══ DATA PROVIDED ══

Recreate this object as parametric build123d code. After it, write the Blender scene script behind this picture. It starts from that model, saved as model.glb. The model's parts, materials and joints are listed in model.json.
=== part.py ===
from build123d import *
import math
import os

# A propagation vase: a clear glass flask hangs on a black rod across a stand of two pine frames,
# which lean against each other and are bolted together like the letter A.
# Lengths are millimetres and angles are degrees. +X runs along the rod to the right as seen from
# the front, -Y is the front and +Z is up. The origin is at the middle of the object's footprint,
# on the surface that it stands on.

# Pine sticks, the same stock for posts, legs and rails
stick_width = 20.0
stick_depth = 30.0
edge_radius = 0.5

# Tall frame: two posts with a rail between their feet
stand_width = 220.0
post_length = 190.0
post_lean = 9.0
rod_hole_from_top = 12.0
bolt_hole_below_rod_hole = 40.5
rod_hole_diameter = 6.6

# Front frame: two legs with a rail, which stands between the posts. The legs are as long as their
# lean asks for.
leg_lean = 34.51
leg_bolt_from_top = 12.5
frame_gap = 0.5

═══
══ DATA PROVIDED ══

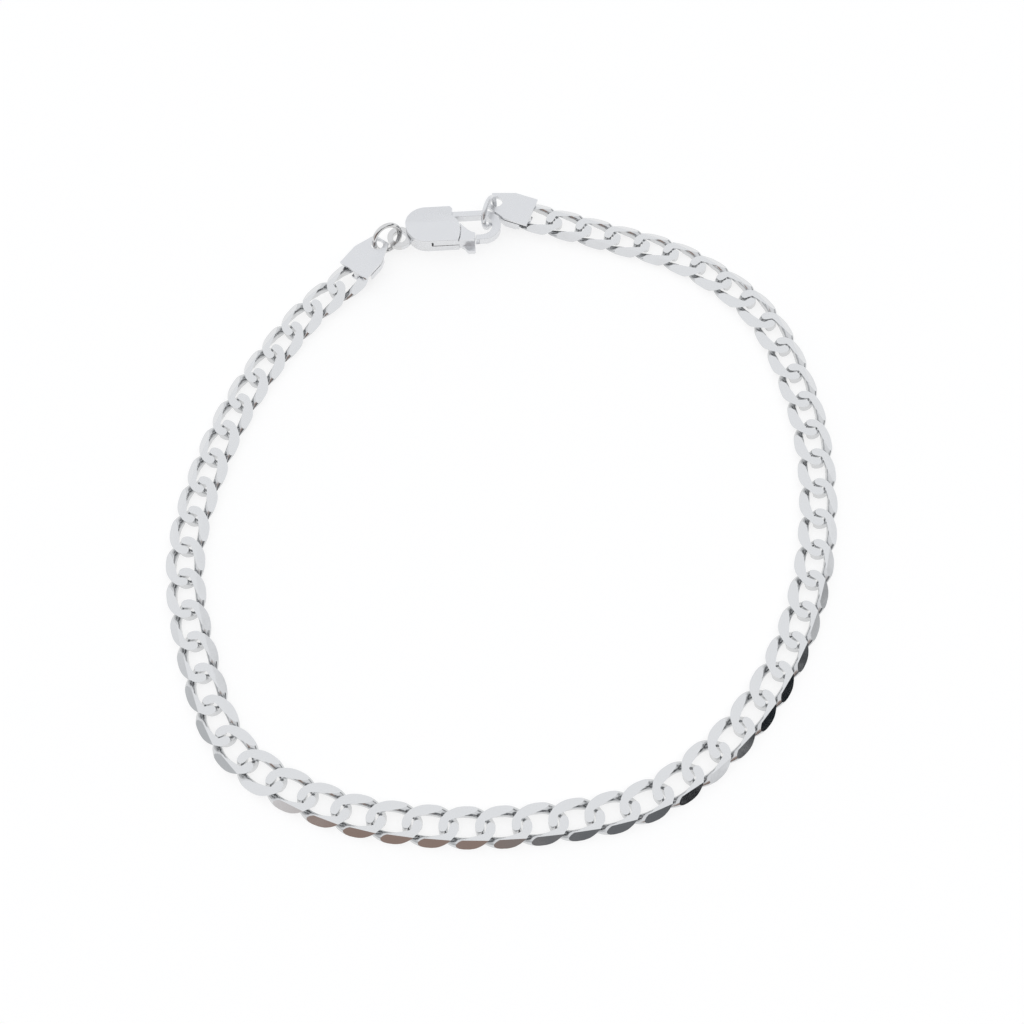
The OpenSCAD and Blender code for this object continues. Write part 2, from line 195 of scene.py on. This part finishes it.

═══

→ TASK GOAL: Copy the records above exactly, beginning at the line that contains "Recreate this object" and stopping after the line that contains "frame_gap = 0.5".

→ SOLUTION:
Recreate this object as parametric build123d code. After it, write the Blender scene script behind this picture. It starts from that model, saved as model.glb. The model's parts, materials and joints are listed in model.json.
=== part.py ===
from build123d import *
import math
import os

# A propagation vase: a clear glass flask hangs on a black rod across a stand of two pine frames,
# which lean against each other and are bolted together like the letter A.
# Lengths are millimetres and angles are degrees. +X runs along the rod to the right as seen from
# the front, -Y is the front and +Z is up. The origin is at the middle of the object's footprint,
# on the surface that it stands on.

# Pine sticks, the same stock for posts, legs and rails
stick_width = 20.0
stick_depth = 30.0
edge_radius = 0.5

# Tall frame: two posts with a rail between their feet
stand_width = 220.0
post_length = 190.0
post_lean = 9.0
rod_hole_from_top = 12.0
bolt_hole_below_rod_hole = 40.5
rod_hole_diameter = 6.6

# Front frame: two legs with a rail, which stands between the posts. The legs are as long as their
# lean asks for.
leg_lean = 34.51
leg_bolt_from_top = 12.5
frame_gap = 0.5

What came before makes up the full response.